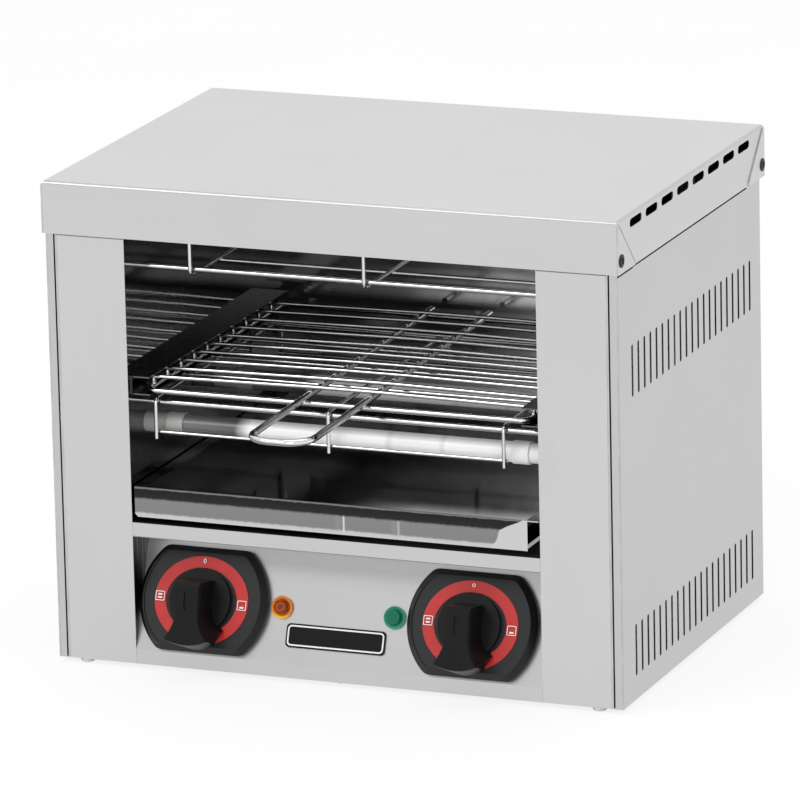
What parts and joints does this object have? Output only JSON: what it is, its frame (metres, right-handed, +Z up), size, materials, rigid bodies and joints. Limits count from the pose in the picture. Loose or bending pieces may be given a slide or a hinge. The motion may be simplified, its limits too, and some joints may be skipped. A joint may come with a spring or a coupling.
{
  "type": "one-tier electric bar toaster",
  "caption": "Stainless steel bar toaster with a sliding wire rack between guarded quartz tubes, a crumb tray and selector knobs on a sloping panel.",
  "frame": {"origin": "under the middle of the whole object, on the surface that it stands on", "axes": "+X to the right as seen from the front, +Y from the front to the back, +Z up"},
  "size_m": [0.4422, 0.426, 0.3594],
  "materials": {
    "casing_steel": "fine brushed stainless sheet",
    "inner_steel": "bright rolled stainless sheet",
    "chrome_wire": "bright chromed steel wire",
    "quartz": "frosted quartz",
    "ceramic": "glazed ceramic",
    "coil_wire": "dull heating wire",
    "black_plastic": "fine grained black",
    "red_ring": "smooth red print with plain marks",
    "amber_lens": "clear amber",
    "green_lens": "clear green",
    "plate": "smooth dark plate",
    "black_screw": "blackened steel",
    "steel_fixing": "plated steel",
    "foot_plastic": "grey nylon",
    "switch_body": "moulded",
    "terminal_body": "moulded",
    "wire_sleeve": "woven sleeve"
  },
  "bodies": {
    "casing": {"lid": "casing_steel", "left_side_panel": "casing_steel", "right_side_panel": "casing_steel", "left_inner_wall": "casing_steel", "right_inner_wall": "casing_steel", "control_panel": "casing_steel", "back_panel": "casing_steel", "base_plate": "casing_steel", "cavity_floor": "casing_steel", "cavity_back": "inner_steel", "cavity_roof": "inner_steel", "left_rack_runner": "inner_steel", "right_rack_runner": "inner_steel", "left_tray_runner": "inner_steel", "right_tray_runner": "inner_steel", "lid_screws": "black_screw", "back_screws": "steel_fixing", "base_rivets": "steel_fixing", "feet": "foot_plastic", "cable_bush": "black_plastic", "left_bezel": "black_plastic", "right_bezel": "black_plastic", "left_dial_ring": "red_ring", "right_dial_ring": "red_ring", "left_rotary_switch": "switch_body", "right_rotary_switch": "switch_body", "amber_lamp_lens": "amber_lens", "green_lamp_lens": "green_lens", "lamp_bodies": "switch_body", "front_plate": "plate", "lower_guard_wires": "chrome_wire", "lower_guard_rods": "chrome_wire", "lower_guard_cross_rods": "chrome_wire", "upper_guard_wires": "chrome_wire", "upper_guard_rods": "chrome_wire", "upper_guard_cross_rods": "chrome_wire", "lower_front_quartz_tube": "quartz", "lower_rear_quartz_tube": "quartz", "upper_front_quartz_tube": "quartz", "upper_rear_quartz_tube": "quartz", "lower_ceramic_ends": "ceramic", "upper_ceramic_ends": "ceramic", "lower_heating_coils": "coil_wire", "upper_heating_coils": "coil_wire", "terminal_block": "terminal_body", "left_wiring_loom": "wire_sleeve", "right_wiring_loom": "wire_sleeve"},
    "rack": {"rack_frame": "chrome_wire", "rack_handle": "chrome_wire", "rack_cross_wires": "chrome_wire"},
    "tray": {"crumb_tray": "inner_steel"},
    "left_selector": {"left_knob": "black_plastic", "left_spindle": "steel_fixing"},
    "right_selector": {"right_knob": "black_plastic", "right_spindle": "steel_fixing"}
  },
  "joints": [
    {"name": "rack_slide", "type": "slide", "parent": "casing", "child": "rack", "axis": [0, -1, 0], "range_m": [0, 0.24]},
    {"name": "tray_slide", "type": "slide", "parent": "casing", "child": "tray", "axis": [0, -1, 0], "range_m": [0, 0.25]},
    {"name": "left_knob_turn", "type": "hinge", "parent": "casing", "child": "left_selector", "pos_m": [-0.107, -0.08686, 0.05054], "axis": [0, -0.9367, 0.3502], "range_deg": [-90, 90]},
    {"name": "right_knob_turn", "type": "hinge", "parent": "casing", "child": "right_selector", "pos_m": [0.1009, -0.08686, 0.05054], "axis": [0, -0.9367, 0.3502], "range_deg": [-90, 90]}
  ]
}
━━━━━━
* _EXERCISE REQUIREMENTS_
Word for word, write out the data.

* _ANSWER TO THE TASK_
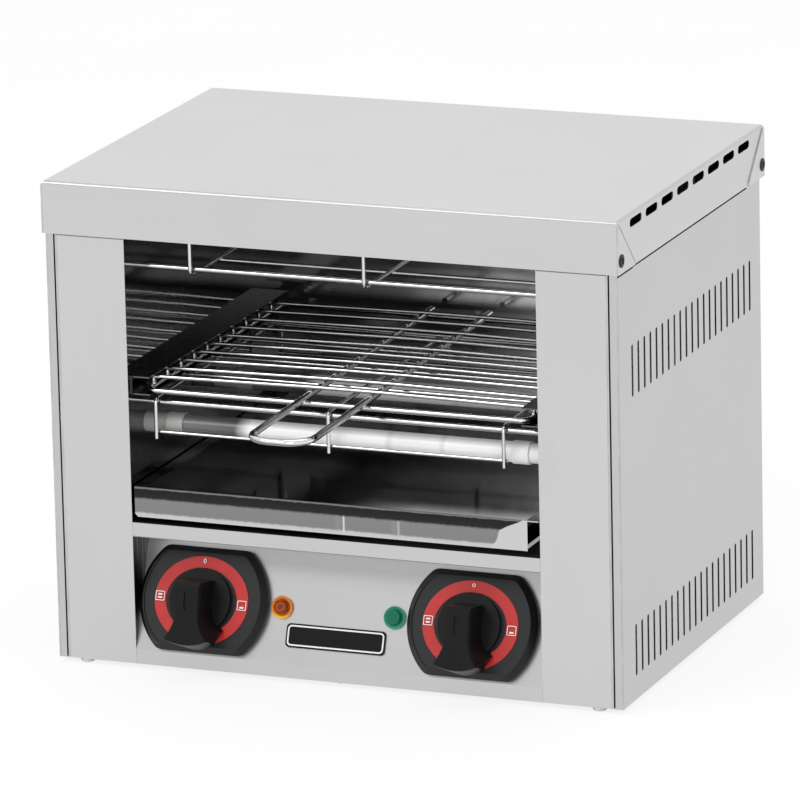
What parts and joints does this object have? Output only JSON: what it is, its frame (metres, right-handed, +Z up), size, materials, rigid bodies and joints. Limits count from the pose in the picture. Loose or bending pieces may be given a slide or a hinge. The motion may be simplified, its limits too, and some joints may be skipped. A joint may come with a spring or a coupling.
{
  "type": "one-tier electric bar toaster",
  "caption": "Stainless steel bar toaster with a sliding wire rack between guarded quartz tubes, a crumb tray and selector knobs on a sloping panel.",
  "frame": {"origin": "under the middle of the whole object, on the surface that it stands on", "axes": "+X to the right as seen from the front, +Y from the front to the back, +Z up"},
  "size_m": [0.4422, 0.426, 0.3594],
  "materials": {
    "casing_steel": "fine brushed stainless sheet",
    "inner_steel": "bright rolled stainless sheet",
    "chrome_wire": "bright chromed steel wire",
    "quartz": "frosted quartz",
    "ceramic": "glazed ceramic",
    "coil_wire": "dull heating wire",
    "black_plastic": "fine grained black",
    "red_ring": "smooth red print with plain marks",
    "amber_lens": "clear amber",
    "green_lens": "clear green",
    "plate": "smooth dark plate",
    "black_screw": "blackened steel",
    "steel_fixing": "plated steel",
    "foot_plastic": "grey nylon",
    "switch_body": "moulded",
    "terminal_body": "moulded",
    "wire_sleeve": "woven sleeve"
  },
  "bodies": {
    "casing": {"lid": "casing_steel", "left_side_panel": "casing_steel", "right_side_panel": "casing_steel", "left_inner_wall": "casing_steel", "right_inner_wall": "casing_steel", "control_panel": "casing_steel", "back_panel": "casing_steel", "base_plate": "casing_steel", "cavity_floor": "casing_steel", "cavity_back": "inner_steel", "cavity_roof": "inner_steel", "left_rack_runner": "inner_steel", "right_rack_runner": "inner_steel", "left_tray_runner": "inner_steel", "right_tray_runner": "inner_steel", "lid_screws": "black_screw", "back_screws": "steel_fixing", "base_rivets": "steel_fixing", "feet": "foot_plastic", "cable_bush": "black_plastic", "left_bezel": "black_plastic", "right_bezel": "black_plastic", "left_dial_ring": "red_ring", "right_dial_ring": "red_ring", "left_rotary_switch": "switch_body", "right_rotary_switch": "switch_body", "amber_lamp_lens": "amber_lens", "green_lamp_lens": "green_lens", "lamp_bodies": "switch_body", "front_plate": "plate", "lower_guard_wires": "chrome_wire", "lower_guard_rods": "chrome_wire", "lower_guard_cross_rods": "chrome_wire", "upper_guard_wires": "chrome_wire", "upper_guard_rods": "chrome_wire", "upper_guard_cross_rods": "chrome_wire", "lower_front_quartz_tube": "quartz", "lower_rear_quartz_tube": "quartz", "upper_front_quartz_tube": "quartz", "upper_rear_quartz_tube": "quartz", "lower_ceramic_ends": "ceramic", "upper_ceramic_ends": "ceramic", "lower_heating_coils": "coil_wire", "upper_heating_coils": "coil_wire", "terminal_block": "terminal_body", "left_wiring_loom": "wire_sleeve", "right_wiring_loom": "wire_sleeve"},
    "rack": {"rack_frame": "chrome_wire", "rack_handle": "chrome_wire", "rack_cross_wires": "chrome_wire"},
    "tray": {"crumb_tray": "inner_steel"},
    "left_selector": {"left_knob": "black_plastic", "left_spindle": "steel_fixing"},
    "right_selector": {"right_knob": "black_plastic", "right_spindle": "steel_fixing"}
  },
  "joints": [
    {"name": "rack_slide", "type": "slide", "parent": "casing", "child": "rack", "axis": [0, -1, 0], "range_m": [0, 0.24]},
    {"name": "tray_slide", "type": "slide", "parent": "casing", "child": "tray", "axis": [0, -1, 0], "range_m": [0, 0.25]},
    {"name": "left_knob_turn", "type": "hinge", "parent": "casing", "child": "left_selector", "pos_m": [-0.107, -0.08686, 0.05054], "axis": [0, -0.9367, 0.3502], "range_deg": [-90, 90]},
    {"name": "right_knob_turn", "type": "hinge", "parent": "casing", "child": "right_selector", "pos_m": [0.1009, -0.08686, 0.05054], "axis": [0, -0.9367, 0.3502], "range_deg": [-90, 90]}
  ]
}